“A cachorra Baleia estava para morrer. Tinha emagrecido, o pelo caíra-lhe em vários pontos, as costelas avultavam num fundo róseo, onde manchas escuras supuravam e sangravam, cobertas de moscas.”
Todos os anos a cidade de Paraty, no litoral do estado do Rio, faz uma belíssima festa sobre livros e literatura. É a Festa Literária Internacional de Paraty, a FLIP. Tive a felicidade de visitar a cidade várias vezes durante essa festa.
E, em outra hora, posso vir falar sobre a festa em si. Porque, para quem ama livros e literatura, é um prazer enorme estar na cidade na época da FLIP.
Mas hoje quero falar sobre um momento específico de minhas visitas à FLIP e à cidade de Paraty.

Todos os anos, a Festa homenageia um escritor. O momento de que quero falar aconteceu no ano em que Graciliano Ramos foi o escritor homenageado.
Durante os dias em que a FLIP acontece, as praças do centro histórico são enfeitadas com os motivos da literatura do escritor escolhido.
Então, a praça da matriz tinha, em papel marché, os personagens de Graciliano, inclusive a família de Fabiano e Sinhá Vitória. Estavam enfileirados lado a lado os pais, os filhos e a cachorra Baleia. E foi divertido caminhar por ali e ver os personagens do velho Graça dispostos pelo local.

A casa de Cultura da cidade também faz uma exposição com obras e referências do escritor, fotografias, objetos. E foi lá que tive o tal momento epifânico.
É que exibiam, durante a exposição, o filme Vidas secas, inspirado no livro de mesmo título do escritor.
Embora já desse aula de Literatura há muitos anos e aulas sobre o livro Vidas secas, nunca tinha assistido a esse filme. É um filme antigo, em preto e branco, e, no momento em que estava vendo a exposição, a cena exibida era justamente a da morte da cachorra Baleia.
É uma cena tocante. Fiquei parada ali assistindo. O som do tiro dado por Fabiano, o uivo da cachorrinha e seu semblante assustado quando ela se esconde do dono, sem entender por que ele está fazendo isso a ela. A expressão de dor nos olhos do homem. A mãe abraçada aos filhos na cama de varas dentro da casa.

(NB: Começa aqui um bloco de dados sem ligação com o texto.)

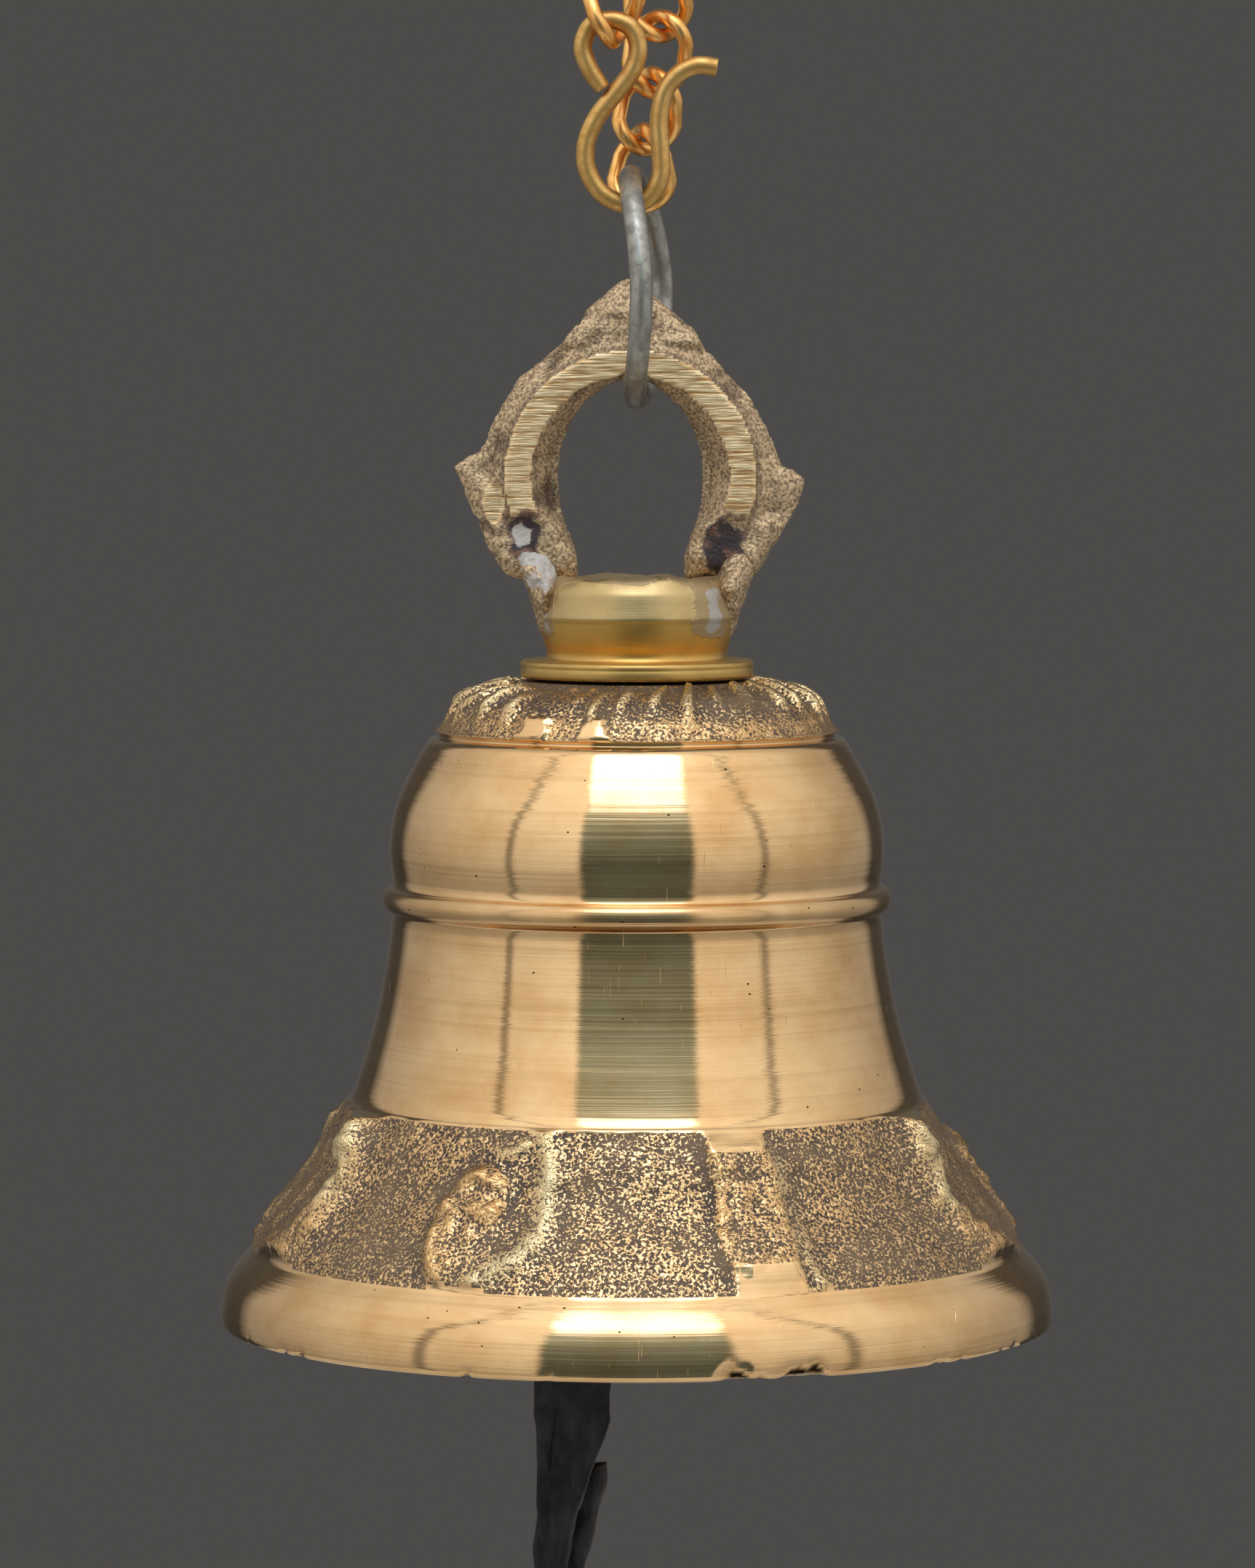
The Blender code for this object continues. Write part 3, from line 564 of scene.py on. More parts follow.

Esse momento foi suficiente para o meu incômodo e mal-estar. E também foi suficiente para ficar guardado em minha memória junto com outros que tenho de minhas passagens pela cidade e pela FLIP.
Vidas secas é uma das obras mais importantes de Graciliano Ramos e também da Literatura Brasileira. E o capítulo da morte da cachorra Baleia, inicialmente um conto publicado pelo escritor para que pudesse pagar a diária da pensão onde se hospedava, é certamente o mais marcante do livro.
“Escrevi um conto sobre a morte duma cachorra, um troço difícil, como você vê: procurei adivinhar o que se passa na alma duma cachorra. Será que há mesmo alma em cachorro? Não me importo. O meu bicho morre desejando acordar num mundo cheio de preás” (RAMOS, Cartas 276)
Quando Graciliano o publicou como conto em um jornal do Rio de Janeiro, o texto comoveu a todos que o leram, inclusive a escritores da época, como Vinícius de Moraes e Rubem Braga. O sucesso foi tanto que, tempos depois, a história de Baleia e da família de retirantes tornou-se o livro Vidas secas.
Mas, voltando à cena do filme, é impressionante como um momento pode se gravar em nossa memória e tornar-se tanto a lembrança de algo negativo quanto de uma coisa positiva.
Ver encarnada a morte do pobre animal, já tão doloroso de ser lido, é triste e impactante. O fato de ser em preto e branco torna essa cena ainda mais melancólica.
Ao mesmo tempo, o movimento do lugar, o som e o colorido da festa lá fora, na rua, me traziam uma sensação ambígua, um misto de tristeza e alegria.
Não assisti às cenas seguintes. Saí do salão e desci as escadas da Casa de Cultura rumo à rua, mas levei comigo a cena.
E fiquei pensando em como um escritor consegue criar com tanta maestria uma história a ponto dela nos impactar em palavras e em imagens. E de não nos deixar mais. De passar a fazer parte do nosso imaginário.